The House of Representatives voted to kill a resolution to censure progressive Rep. Rashida Tlaib, D-Mich., Wednesday night.
Nearly two dozen Republicans voted along with all House Democrats to table the resolution in a final vote of 222-186 in favor of killing the motion without debate.
Democrats briefly broke out into applause when the resolution failed.
Tlaib had been the target of a censure, a form a formal punishment in the House, introduced by Rep. Marjorie Taylor Greene, R-Ga., over Tlaib’s comments and actions related to the ongoing war between Israel and Hamas.
A retaliatory resolution aimed at censuring Greene, introduced by Rep. Becca Balint, D-Vt., was pulled from the schedule shortly before voting began.
Balint released a statement celebrating the Tlaib resolution’s failure, saying she was withdrawing her resolution “for now.”
“Given the fact that this conference voted unanimously for an election denier, there was a question of whether my resolution to censure Rep. Greene could pass with the votes it needed from ‘moderate’ Republicans. They have shown they are unable to stand up in moments that require courage,” Balint said, referring to the election of Speaker Mike Johnson, R-La.

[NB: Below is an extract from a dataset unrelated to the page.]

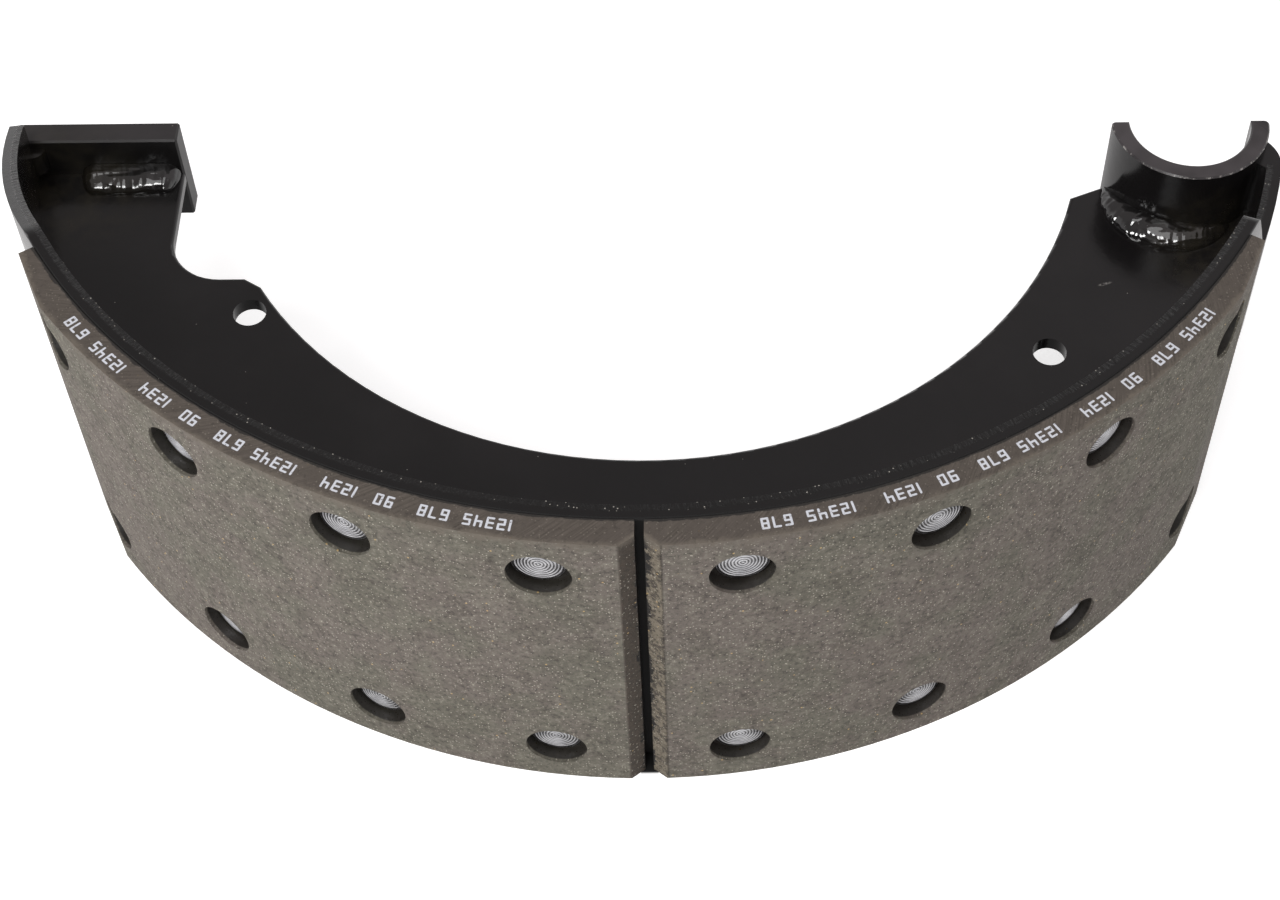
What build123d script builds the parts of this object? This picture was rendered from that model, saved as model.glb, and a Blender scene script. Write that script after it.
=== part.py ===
from build123d import *
from math import asin, atan2, cos, degrees, radians, sin, sqrt
import os

# Riveted drum-brake shoe, lying on its side.  While it is built the drum axis
# is the Z axis and the shoe's lower edges are at Z = 0.  Azimuths are degrees
# measured from -Y towards +X: the gap between the two lining halves is at
# azimuth 0, the cam end is at negative azimuths and the anchor end at positive
# ones.  The last step moves the origin to the bottom centre of the whole shoe.

# ---- driving dimensions, millimetres and degrees ---------------------------
drum_radius = 205.0            # outer face of the linings
shoe_width = 120.0             # full width, along the drum axis
lining_thickness = 8.0
table_thickness = 4.5
web_thickness = 4.5
web_depth = 56.0               # from the table's inner face to the web's inner edge
web_edge_radius = 1.0          # rounded by the press that cut the web
table_edge_radius = 0.8        # the same, on the table's long outer edges

# linings
lining_end_azimuth = 58.0      # at both ends of the shoe
lining_gap = 2.4               # between the two halves, at azimuth 0
gap_chamfer_width = 4.0
gap_chamfer_depth = 3.0
end_taper_angle = 6.0          # length of the run-in taper at each far end
end_taper_thickness = 4.3      # lining left at its far end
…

“But tonight, when 23 Republicans said ‘no’ to Rep. Greene’s bigotry, I saw this situation a little differently. I want to thank them for doing the right thing. And I’m going to hold back on the vote for now. Vermonters and people across the country need us to get to work and focus on the urgent needs facing working people here at home and around the world.”
Greene had blamed Tlaib for a protest last month that saw hundreds of Gaza cease-fire demonstrators arrested after they took over the Cannon House Office building. Greene repeatedly referred to the protest as an “insurrection” in the text of her resolution.
After the vote, Greene railed against the 23 Republicans who opted to table her resolution, calling them “feckless.”
“This is why Republicans NEVER do anything to stop the communists Democrats or ever hold anyone accountable!!” Greene wrote on X, formerly Twitter.
A wide array of members from the GOP Conference voted to table the resolution, from House Freedom Caucus Policy Chairman Chip Roy, R-Texas, and conservatives like Rep. Harriet Hageman, R-W.Va., to moderate Rep. John Duarte, R-Calif.
Roy indirectly hit back at Greene in his statement explaining his vote, calling her resolution “feckless.”
“Rep. Rashida Tlaib has repeatedly made outrageous remarks toward Israel and the Jewish people. Her conduct is unbecoming of a member of Congress and certainly worthy of condemnation – if not censure,” Roy said.
“However, tonight’s feckless resolution to censure Tlaib was deeply flawed and made legally and factually unverified claims, including the claim of leading an ‘insurrection’…I voted to table the resolution. In January 2021, the legal term insurrection was stretched and abused by many following the events at the Capitol. We should not continue to perpetuate claims of ‘insurrection’ at the Capitol and we should not abuse the term now.”
Another of the 23, Rep. Tim Walberg, R-Mich., said he was taking a stand for free speech in voting to halt the Tlaib censure but condemned her rhetoric about Israel.
“As much as I disagree with previous comments made by Rep. Tlaib, First Amendment liberties are for every American, and I will support this constitutional right, whether the speaker is on the political left or right and whether they are speaking heinous lies or harsh truths,” Walberg said.
“When we hear evil speech, we should not look to the government for the answer but rather speak up as individuals to denounce it.”